• **Work to do**
Reproduce exactly the section that begins at the line containing "felt_pads();" and ends at the line containing "for member in", both lines included; omit all other lines.

################

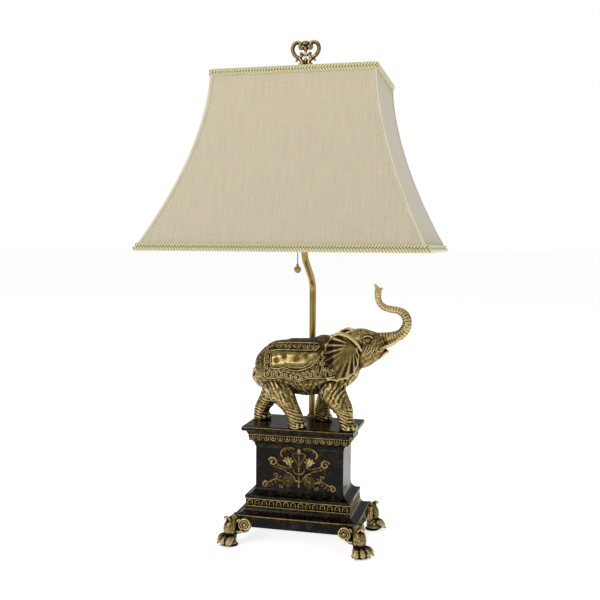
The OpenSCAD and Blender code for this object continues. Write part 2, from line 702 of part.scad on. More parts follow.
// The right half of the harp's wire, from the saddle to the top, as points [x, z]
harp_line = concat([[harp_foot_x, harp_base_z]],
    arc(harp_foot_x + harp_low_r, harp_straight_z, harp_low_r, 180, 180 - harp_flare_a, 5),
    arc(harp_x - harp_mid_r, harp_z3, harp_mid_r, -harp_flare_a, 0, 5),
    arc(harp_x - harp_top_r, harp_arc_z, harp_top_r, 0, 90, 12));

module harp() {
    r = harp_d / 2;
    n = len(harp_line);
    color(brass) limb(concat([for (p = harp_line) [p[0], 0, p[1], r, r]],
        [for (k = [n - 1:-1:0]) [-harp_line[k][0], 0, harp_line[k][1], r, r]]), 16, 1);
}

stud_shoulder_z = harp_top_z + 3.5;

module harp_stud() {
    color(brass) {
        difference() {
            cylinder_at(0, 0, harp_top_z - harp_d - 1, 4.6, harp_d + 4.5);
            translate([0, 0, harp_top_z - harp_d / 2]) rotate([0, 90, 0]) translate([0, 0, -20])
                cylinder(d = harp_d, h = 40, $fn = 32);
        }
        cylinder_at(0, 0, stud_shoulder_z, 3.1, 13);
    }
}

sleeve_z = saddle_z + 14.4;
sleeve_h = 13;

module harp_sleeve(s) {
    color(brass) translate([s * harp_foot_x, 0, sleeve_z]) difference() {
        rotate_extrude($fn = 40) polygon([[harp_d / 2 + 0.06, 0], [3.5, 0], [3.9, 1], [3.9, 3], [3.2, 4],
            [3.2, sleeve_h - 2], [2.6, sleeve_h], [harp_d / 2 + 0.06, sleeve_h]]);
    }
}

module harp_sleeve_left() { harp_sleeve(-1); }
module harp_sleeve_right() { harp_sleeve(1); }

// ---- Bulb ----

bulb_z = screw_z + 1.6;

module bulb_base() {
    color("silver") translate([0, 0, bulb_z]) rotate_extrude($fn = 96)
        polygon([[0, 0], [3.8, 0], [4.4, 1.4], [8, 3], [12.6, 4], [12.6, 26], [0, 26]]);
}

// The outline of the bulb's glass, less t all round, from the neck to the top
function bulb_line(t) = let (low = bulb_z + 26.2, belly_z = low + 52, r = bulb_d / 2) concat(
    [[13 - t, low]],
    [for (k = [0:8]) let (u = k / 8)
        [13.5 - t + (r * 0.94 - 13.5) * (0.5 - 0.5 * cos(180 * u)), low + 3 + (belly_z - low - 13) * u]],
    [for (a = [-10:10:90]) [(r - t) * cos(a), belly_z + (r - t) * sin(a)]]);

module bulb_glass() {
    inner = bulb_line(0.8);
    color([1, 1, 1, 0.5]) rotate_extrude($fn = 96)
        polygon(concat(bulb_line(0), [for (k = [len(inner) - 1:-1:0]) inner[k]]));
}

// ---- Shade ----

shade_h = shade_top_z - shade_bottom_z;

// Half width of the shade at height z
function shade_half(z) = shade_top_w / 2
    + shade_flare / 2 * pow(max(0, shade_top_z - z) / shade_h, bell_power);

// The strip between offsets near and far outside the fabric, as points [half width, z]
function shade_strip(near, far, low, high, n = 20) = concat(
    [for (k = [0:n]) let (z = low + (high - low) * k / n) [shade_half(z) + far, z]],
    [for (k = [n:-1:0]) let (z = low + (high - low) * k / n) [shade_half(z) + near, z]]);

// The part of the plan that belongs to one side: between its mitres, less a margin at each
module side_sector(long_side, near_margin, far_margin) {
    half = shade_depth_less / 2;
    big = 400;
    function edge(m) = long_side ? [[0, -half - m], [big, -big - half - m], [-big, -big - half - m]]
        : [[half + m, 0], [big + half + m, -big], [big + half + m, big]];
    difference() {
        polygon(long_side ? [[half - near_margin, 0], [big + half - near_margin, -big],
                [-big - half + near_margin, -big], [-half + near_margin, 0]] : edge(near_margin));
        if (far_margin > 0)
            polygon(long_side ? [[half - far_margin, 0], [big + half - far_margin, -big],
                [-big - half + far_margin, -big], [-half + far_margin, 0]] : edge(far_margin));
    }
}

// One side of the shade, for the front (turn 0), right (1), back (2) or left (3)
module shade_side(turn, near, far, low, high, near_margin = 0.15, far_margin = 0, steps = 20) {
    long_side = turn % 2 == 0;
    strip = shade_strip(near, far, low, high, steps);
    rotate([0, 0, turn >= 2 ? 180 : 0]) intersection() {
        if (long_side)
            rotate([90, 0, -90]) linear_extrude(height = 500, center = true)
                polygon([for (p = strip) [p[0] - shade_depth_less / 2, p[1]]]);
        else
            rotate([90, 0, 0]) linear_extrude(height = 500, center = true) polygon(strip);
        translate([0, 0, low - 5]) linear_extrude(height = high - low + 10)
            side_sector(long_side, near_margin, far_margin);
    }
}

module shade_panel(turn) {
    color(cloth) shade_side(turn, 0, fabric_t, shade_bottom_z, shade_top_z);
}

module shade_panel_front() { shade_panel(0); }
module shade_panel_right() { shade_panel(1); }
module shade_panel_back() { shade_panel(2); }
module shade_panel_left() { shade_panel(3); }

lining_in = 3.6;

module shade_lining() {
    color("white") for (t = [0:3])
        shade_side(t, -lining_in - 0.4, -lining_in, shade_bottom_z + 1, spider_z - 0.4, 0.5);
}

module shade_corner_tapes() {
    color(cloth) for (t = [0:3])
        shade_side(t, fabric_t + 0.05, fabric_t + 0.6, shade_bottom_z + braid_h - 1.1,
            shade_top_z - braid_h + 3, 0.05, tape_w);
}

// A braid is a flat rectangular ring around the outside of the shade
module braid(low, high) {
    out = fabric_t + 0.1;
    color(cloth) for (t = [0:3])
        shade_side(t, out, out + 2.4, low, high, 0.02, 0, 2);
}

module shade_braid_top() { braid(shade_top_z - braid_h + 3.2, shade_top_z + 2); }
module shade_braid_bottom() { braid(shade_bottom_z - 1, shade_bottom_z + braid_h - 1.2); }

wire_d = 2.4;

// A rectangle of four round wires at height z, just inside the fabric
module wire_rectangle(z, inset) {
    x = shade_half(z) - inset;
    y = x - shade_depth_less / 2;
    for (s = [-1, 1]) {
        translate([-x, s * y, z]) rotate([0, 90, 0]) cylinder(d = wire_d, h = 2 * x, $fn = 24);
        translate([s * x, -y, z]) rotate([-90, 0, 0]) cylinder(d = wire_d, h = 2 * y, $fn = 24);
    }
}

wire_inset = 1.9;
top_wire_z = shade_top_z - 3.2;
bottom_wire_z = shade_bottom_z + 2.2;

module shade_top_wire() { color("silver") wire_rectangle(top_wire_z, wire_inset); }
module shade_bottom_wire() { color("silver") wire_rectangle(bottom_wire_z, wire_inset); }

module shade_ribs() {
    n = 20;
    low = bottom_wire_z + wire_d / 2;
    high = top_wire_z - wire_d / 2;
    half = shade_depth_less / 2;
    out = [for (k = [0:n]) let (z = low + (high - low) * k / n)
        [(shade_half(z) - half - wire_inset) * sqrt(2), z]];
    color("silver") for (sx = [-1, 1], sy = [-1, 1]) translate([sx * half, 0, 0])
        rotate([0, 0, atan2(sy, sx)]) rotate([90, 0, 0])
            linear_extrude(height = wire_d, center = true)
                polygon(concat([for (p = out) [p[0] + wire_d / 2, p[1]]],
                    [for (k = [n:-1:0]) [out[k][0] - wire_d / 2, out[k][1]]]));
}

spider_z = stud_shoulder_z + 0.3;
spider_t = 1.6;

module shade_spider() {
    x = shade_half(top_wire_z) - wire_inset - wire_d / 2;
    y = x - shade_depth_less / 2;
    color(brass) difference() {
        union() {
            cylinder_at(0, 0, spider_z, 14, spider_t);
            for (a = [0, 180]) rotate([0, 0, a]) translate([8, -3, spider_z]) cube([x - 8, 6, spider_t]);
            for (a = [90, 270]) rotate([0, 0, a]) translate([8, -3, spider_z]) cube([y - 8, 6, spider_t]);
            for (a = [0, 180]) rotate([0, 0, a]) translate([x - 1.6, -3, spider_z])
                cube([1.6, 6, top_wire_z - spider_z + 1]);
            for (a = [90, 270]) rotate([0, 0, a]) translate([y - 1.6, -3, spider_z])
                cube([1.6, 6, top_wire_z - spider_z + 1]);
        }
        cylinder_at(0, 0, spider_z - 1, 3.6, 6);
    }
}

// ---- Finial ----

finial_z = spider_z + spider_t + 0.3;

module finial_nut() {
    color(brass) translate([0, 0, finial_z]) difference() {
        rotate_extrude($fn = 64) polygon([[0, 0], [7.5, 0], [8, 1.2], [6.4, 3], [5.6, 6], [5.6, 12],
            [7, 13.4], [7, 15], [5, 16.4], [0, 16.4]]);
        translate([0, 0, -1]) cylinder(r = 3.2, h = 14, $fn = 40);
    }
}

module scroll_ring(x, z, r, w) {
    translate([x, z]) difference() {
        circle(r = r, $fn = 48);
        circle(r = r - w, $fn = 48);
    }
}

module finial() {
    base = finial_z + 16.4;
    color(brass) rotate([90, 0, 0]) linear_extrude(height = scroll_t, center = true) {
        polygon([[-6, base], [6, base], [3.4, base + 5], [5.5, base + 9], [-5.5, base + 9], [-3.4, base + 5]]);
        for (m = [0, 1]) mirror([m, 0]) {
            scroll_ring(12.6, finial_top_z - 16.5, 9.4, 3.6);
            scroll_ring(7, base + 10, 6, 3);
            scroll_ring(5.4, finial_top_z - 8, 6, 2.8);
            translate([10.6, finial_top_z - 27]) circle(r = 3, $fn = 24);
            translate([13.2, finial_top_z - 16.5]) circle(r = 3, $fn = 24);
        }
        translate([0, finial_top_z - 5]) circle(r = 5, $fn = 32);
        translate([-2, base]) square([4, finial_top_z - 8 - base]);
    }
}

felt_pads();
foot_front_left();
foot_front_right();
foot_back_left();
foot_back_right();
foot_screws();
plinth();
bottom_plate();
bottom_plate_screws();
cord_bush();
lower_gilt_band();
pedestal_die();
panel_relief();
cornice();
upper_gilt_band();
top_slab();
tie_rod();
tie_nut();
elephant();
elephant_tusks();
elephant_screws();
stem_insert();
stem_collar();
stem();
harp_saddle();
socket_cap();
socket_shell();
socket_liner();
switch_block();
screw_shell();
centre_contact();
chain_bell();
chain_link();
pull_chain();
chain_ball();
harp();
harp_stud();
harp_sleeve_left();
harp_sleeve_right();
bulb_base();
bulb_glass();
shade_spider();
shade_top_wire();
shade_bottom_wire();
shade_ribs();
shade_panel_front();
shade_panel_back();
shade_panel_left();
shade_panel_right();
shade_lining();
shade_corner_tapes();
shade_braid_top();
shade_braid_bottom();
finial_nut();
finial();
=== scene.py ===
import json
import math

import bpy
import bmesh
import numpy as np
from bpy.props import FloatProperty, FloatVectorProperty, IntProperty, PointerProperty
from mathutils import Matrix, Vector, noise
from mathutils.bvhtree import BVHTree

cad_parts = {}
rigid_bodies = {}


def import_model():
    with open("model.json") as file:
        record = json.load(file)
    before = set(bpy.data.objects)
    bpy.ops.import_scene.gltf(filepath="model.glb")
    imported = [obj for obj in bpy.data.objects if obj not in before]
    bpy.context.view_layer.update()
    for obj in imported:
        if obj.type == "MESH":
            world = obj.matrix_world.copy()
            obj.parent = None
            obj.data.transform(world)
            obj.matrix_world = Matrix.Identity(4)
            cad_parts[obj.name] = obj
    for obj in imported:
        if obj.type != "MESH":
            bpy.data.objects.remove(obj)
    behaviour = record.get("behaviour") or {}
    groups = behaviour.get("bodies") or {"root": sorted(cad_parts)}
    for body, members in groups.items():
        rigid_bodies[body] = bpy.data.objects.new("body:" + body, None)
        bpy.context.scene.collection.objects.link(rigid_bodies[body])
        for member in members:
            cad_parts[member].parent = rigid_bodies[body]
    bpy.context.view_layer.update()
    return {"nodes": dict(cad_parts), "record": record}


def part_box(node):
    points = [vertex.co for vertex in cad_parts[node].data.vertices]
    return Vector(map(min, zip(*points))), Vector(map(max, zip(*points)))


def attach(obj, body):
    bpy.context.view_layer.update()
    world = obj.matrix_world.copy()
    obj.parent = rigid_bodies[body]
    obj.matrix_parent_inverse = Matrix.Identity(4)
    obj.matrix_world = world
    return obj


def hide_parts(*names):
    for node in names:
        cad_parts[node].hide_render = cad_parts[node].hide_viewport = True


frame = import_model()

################

• **Solution to the problem**
felt_pads();
foot_front_left();
foot_front_right();
foot_back_left();
foot_back_right();
foot_screws();
plinth();
bottom_plate();
bottom_plate_screws();
cord_bush();
lower_gilt_band();
pedestal_die();
panel_relief();
cornice();
upper_gilt_band();
top_slab();
tie_rod();
tie_nut();
elephant();
elephant_tusks();
elephant_screws();
stem_insert();
stem_collar();
stem();
harp_saddle();
socket_cap();
socket_shell();
socket_liner();
switch_block();
screw_shell();
centre_contact();
chain_bell();
chain_link();
pull_chain();
chain_ball();
harp();
harp_stud();
harp_sleeve_left();
harp_sleeve_right();
bulb_base();
bulb_glass();
shade_spider();
shade_top_wire();
shade_bottom_wire();
shade_ribs();
shade_panel_front();
shade_panel_back();
shade_panel_left();
shade_panel_right();
shade_lining();
shade_corner_tapes();
shade_braid_top();
shade_braid_bottom();
finial_nut();
finial();
=== scene.py ===
import json
import math

import bpy
import bmesh
import numpy as np
from bpy.props import FloatProperty, FloatVectorProperty, IntProperty, PointerProperty
from mathutils import Matrix, Vector, noise
from mathutils.bvhtree import BVHTree

cad_parts = {}
rigid_bodies = {}


def import_model():
    with open("model.json") as file:
        record = json.load(file)
    before = set(bpy.data.objects)
    bpy.ops.import_scene.gltf(filepath="model.glb")
    imported = [obj for obj in bpy.data.objects if obj not in before]
    bpy.context.view_layer.update()
    for obj in imported:
        if obj.type == "MESH":
            world = obj.matrix_world.copy()
            obj.parent = None
            obj.data.transform(world)
            obj.matrix_world = Matrix.Identity(4)
            cad_parts[obj.name] = obj
    for obj in imported:
        if obj.type != "MESH":
            bpy.data.objects.remove(obj)
    behaviour = record.get("behaviour") or {}
    groups = behaviour.get("bodies") or {"root": sorted(cad_parts)}
    for body, members in groups.items():
        rigid_bodies[body] = bpy.data.objects.new("body:" + body, None)
        bpy.context.scene.collection.objects.link(rigid_bodies[body])
        for member in members:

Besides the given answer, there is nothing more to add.